I get lots of requests to critique resumes over LinkedIn. And after much review, I noticed a trend in certain mistakes folks make on their resumes.
Some of these issues were small (but still harmful), while others were huge no-nos.
As I began to compile this list, I started viewing other articles on the topic just to make sure that I didn’t miss out on any ‘juicy’ content.
But, much of what I found was advice about “reviewing your resume for typos/grammatical errors” and “listing accomplishments instead of responsibilities…”
It was interesting to find that a ton of information outside of what folks should already know about writing a resume hadn’t already been put out there.
So, I figured this article on the top resume mistakes was well due.
Top Resume Mistakes:
1. Objective statements
I’ve often seen in resumes an Objective statement in lieu of a Professional Summary.
However, we live in an era when objective statements make you look obsolete – and rob you of the credibility you deserve as a professional, too.
It’s a waste of time writing Objectives because hiring managers will likely skip over it.
I’m sorry to say…but companies do not care that you want:
"...To find a position in marketing where you can succeed long-term."
You need to demonstrate why they should hire you through your professional summary, which should also resonate the high-caliber skill sets you’ve got to offer. This statement should entice readers to want to continue learning about you.
2. One fits all approach
You decrease your chances of job-search success when you create a one-fits-all sized resume.
You’ve probably heard this a million times before, but your resume needs to be tailored to a specific target position.
It doesn’t pay to merely reflect your work experience. Give focus to your resume.
Collect job postings on your target position(s) – and study them because it will allow you to learn how employers think about, prioritize and describe these roles.
Then, as you’re writing the content for your resume, you can try your best to only pull out experiences that best reflect you can do that job.

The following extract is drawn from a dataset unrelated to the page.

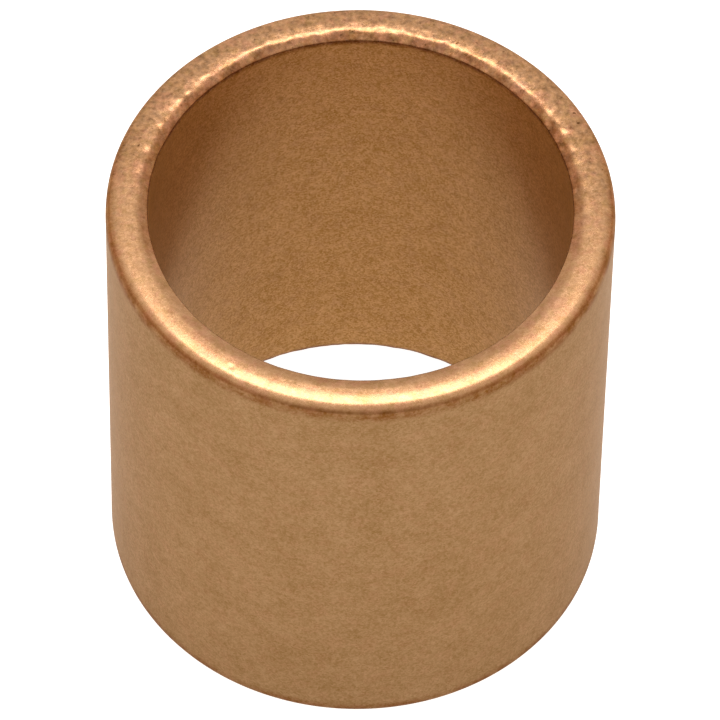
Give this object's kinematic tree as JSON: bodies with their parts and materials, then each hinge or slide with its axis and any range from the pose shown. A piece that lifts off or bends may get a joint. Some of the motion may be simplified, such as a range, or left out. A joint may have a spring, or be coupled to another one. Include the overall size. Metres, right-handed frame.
{
  "type": "sleeve bushing",
  "caption": "Plain sintered bronze sleeve bushing with a smooth bore, a straight outside and small chamfers at both ends.",
  "frame": {"origin": "on the bushing's axis, in the plane of its lower end face", "axes": "+Z along the bore from the lower end face to the upper one; X and Y are equivalent, because the part is round"},
  "size_m": [0.024, 0.024, 0.025],
  "materials": {
    "sintered_bronze": "matte porous sintered bronze, burnished on the end faces and chamfers"
  },
  "bodies": {
    "root": {"sleeve": "sintered_bronze"}
  },
  "joints": []
}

When a resume is visually too busy, I immediately know that the person is over-selling in some sense.
You should know that companies really don’t give a *hoot* about everything you’ve ever done in your whole entire life. They just want to know if you can do their job…
As a rule of thumb - stick with job experience that only directly relates/is transferable to the target job description. Everything else, you can leave off.
Also, avoid using a ton of industry-specific jargon – or jargon that only your last employer would understand.
Some things I ended up figuring out, “Oh! This is just another way to say experience with CRM software… Got it!”
But, hiring managers won’t be so courteous. You’ve got only 6-8 seconds…
And, do away with business-speak statements or complex statements, like:
"Exceptional track record of success cultivating relationships and fostering a culture of exceptional execution through outstanding interpersonal abilities and an established history in team development..."
...This adds no real value and will only compel the reader to pause and think, “what the heck is this person talking about???”
This isn't how you speak for real in person, so don’t write it down on your resume.
Even worse than over-selling, is doing the exact opposite: not selling yourself enough.
I’m talking about when people leave off important information, or cut things way too short.
I’ve had to ask for clarification about some statements from people, and when I heard them talk about their experience, I often found myself thinking:
"Now why IN THE WORLD did you leave that off your resume???"
Stay away from thinking on terms of the day-to-day, and start thinking about your value-adds on a much grander scale.
Managing a 5MM budget is huge…
Leading over 550 in an organization is huge…
Assisting in the restructuring of a company, or helping build out a new center are huge...
…Not “Managed several projects simultaneously.”
Like, can you elaborate sir/ma’am?!
Instead of just using words, demonstrate how you used that skill.
Is there any put real, quantitative evidence to support this?
5. No one can find it
If you don't add certain keywords to your resume, it may not make it past the first round of screening and get in front of a human being.
Research is key when constructing your resume because you’ll need to anticipate the keywords recruiters will be trying to find in the search database of resumes.
6. You haven’t asked for help
Seriously… and not because I’m a resume writer either.
But, I’ve seen resumes with such poor writing and obsolete formatting and have wondered, “why didn’t they just ask for help?!"
Consider your resume a very financially important document. If it does not work, neither will you.
When I see resumes written in first-person – or resumes with pictures, references, etc., I know that this person doesn’t have a clue about resume writing. And, that’s totally OK!
That’s what the experts are for...
I don’t know squat about fitness - or personal finance - so I invest in things/people that could help me because these are important elements for my survival.